> SOURCE DATA
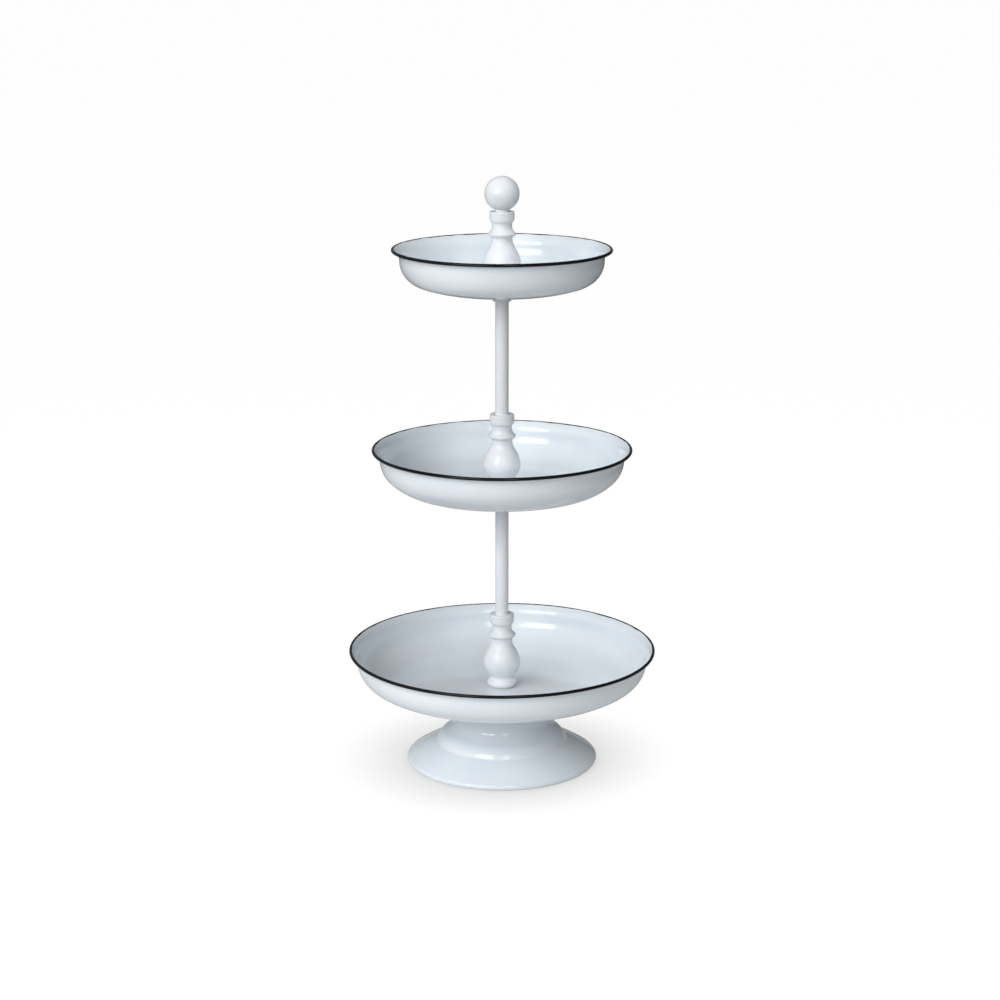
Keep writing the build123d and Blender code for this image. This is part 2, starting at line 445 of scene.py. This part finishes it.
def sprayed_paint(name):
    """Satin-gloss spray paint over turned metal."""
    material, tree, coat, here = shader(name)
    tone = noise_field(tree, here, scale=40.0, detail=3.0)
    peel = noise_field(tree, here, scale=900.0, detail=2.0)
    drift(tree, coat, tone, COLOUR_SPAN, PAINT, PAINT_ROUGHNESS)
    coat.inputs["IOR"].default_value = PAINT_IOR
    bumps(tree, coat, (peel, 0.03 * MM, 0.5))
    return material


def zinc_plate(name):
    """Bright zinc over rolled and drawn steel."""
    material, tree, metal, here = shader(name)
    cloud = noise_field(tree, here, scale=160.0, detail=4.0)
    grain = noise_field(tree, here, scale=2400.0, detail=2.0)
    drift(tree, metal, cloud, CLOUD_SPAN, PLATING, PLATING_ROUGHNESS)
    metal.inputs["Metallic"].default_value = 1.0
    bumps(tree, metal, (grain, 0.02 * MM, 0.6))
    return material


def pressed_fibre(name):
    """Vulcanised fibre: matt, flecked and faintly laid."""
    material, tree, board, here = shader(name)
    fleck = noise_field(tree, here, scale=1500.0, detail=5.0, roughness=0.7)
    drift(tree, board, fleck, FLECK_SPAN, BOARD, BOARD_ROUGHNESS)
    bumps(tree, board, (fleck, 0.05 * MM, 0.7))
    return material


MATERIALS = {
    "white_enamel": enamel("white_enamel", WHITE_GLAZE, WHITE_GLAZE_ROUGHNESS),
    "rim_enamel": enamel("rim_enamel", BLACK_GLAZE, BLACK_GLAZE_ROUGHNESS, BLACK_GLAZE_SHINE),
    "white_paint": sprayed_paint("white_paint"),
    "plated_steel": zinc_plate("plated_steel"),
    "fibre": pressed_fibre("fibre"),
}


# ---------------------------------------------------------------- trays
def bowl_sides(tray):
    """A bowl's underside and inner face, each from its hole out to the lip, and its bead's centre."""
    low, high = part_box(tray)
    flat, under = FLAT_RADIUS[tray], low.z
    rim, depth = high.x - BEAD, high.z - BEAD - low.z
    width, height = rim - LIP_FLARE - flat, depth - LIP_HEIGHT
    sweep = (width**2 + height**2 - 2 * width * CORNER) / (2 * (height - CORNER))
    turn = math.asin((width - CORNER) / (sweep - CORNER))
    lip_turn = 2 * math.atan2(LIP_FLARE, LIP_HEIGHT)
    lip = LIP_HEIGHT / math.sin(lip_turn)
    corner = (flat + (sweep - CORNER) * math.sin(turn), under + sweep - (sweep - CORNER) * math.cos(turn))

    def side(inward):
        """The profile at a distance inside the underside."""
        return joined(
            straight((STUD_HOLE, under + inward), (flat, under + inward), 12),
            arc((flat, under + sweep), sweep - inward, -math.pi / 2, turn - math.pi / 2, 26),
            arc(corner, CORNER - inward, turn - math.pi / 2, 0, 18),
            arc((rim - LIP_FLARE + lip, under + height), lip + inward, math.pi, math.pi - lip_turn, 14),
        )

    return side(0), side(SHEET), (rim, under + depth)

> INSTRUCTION
Output all of the data again. Match it exactly.

> TASK OUTPUT
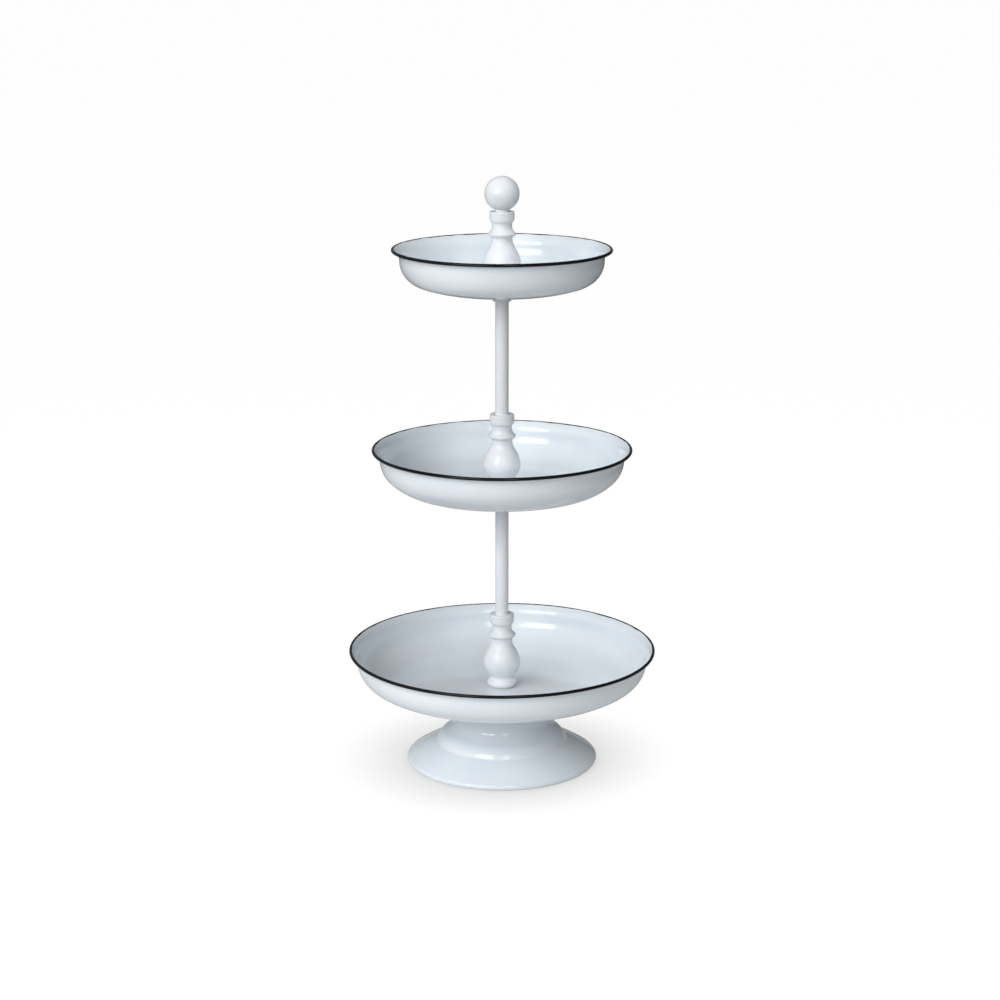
Keep writing the build123d and Blender code for this image. This is part 2, starting at line 445 of scene.py. This part finishes it.
def sprayed_paint(name):
    """Satin-gloss spray paint over turned metal."""
    material, tree, coat, here = shader(name)
    tone = noise_field(tree, here, scale=40.0, detail=3.0)
    peel = noise_field(tree, here, scale=900.0, detail=2.0)
    drift(tree, coat, tone, COLOUR_SPAN, PAINT, PAINT_ROUGHNESS)
    coat.inputs["IOR"].default_value = PAINT_IOR
    bumps(tree, coat, (peel, 0.03 * MM, 0.5))
    return material


def zinc_plate(name):
    """Bright zinc over rolled and drawn steel."""
    material, tree, metal, here = shader(name)
    cloud = noise_field(tree, here, scale=160.0, detail=4.0)
    grain = noise_field(tree, here, scale=2400.0, detail=2.0)
    drift(tree, metal, cloud, CLOUD_SPAN, PLATING, PLATING_ROUGHNESS)
    metal.inputs["Metallic"].default_value = 1.0
    bumps(tree, metal, (grain, 0.02 * MM, 0.6))
    return material


def pressed_fibre(name):
    """Vulcanised fibre: matt, flecked and faintly laid."""
    material, tree, board, here = shader(name)
    fleck = noise_field(tree, here, scale=1500.0, detail=5.0, roughness=0.7)
    drift(tree, board, fleck, FLECK_SPAN, BOARD, BOARD_ROUGHNESS)
    bumps(tree, board, (fleck, 0.05 * MM, 0.7))
    return material


MATERIALS = {
    "white_enamel": enamel("white_enamel", WHITE_GLAZE, WHITE_GLAZE_ROUGHNESS),
    "rim_enamel": enamel("rim_enamel", BLACK_GLAZE, BLACK_GLAZE_ROUGHNESS, BLACK_GLAZE_SHINE),
    "white_paint": sprayed_paint("white_paint"),
    "plated_steel": zinc_plate("plated_steel"),
    "fibre": pressed_fibre("fibre"),
}


# ---------------------------------------------------------------- trays
def bowl_sides(tray):
    """A bowl's underside and inner face, each from its hole out to the lip, and its bead's centre."""
    low, high = part_box(tray)
    flat, under = FLAT_RADIUS[tray], low.z
    rim, depth = high.x - BEAD, high.z - BEAD - low.z
    width, height = rim - LIP_FLARE - flat, depth - LIP_HEIGHT
    sweep = (width**2 + height**2 - 2 * width * CORNER) / (2 * (height - CORNER))
    turn = math.asin((width - CORNER) / (sweep - CORNER))
    lip_turn = 2 * math.atan2(LIP_FLARE, LIP_HEIGHT)
    lip = LIP_HEIGHT / math.sin(lip_turn)
    corner = (flat + (sweep - CORNER) * math.sin(turn), under + sweep - (sweep - CORNER) * math.cos(turn))

    def side(inward):
        """The profile at a distance inside the underside."""
        return joined(
            straight((STUD_HOLE, under + inward), (flat, under + inward), 12),
            arc((flat, under + sweep), sweep - inward, -math.pi / 2, turn - math.pi / 2, 26),
            arc(corner, CORNER - inward, turn - math.pi / 2, 0, 18),
            arc((rim - LIP_FLARE + lip, under + height), lip + inward, math.pi, math.pi - lip_turn, 14),
        )

    return side(0), side(SHEET), (rim, under + depth)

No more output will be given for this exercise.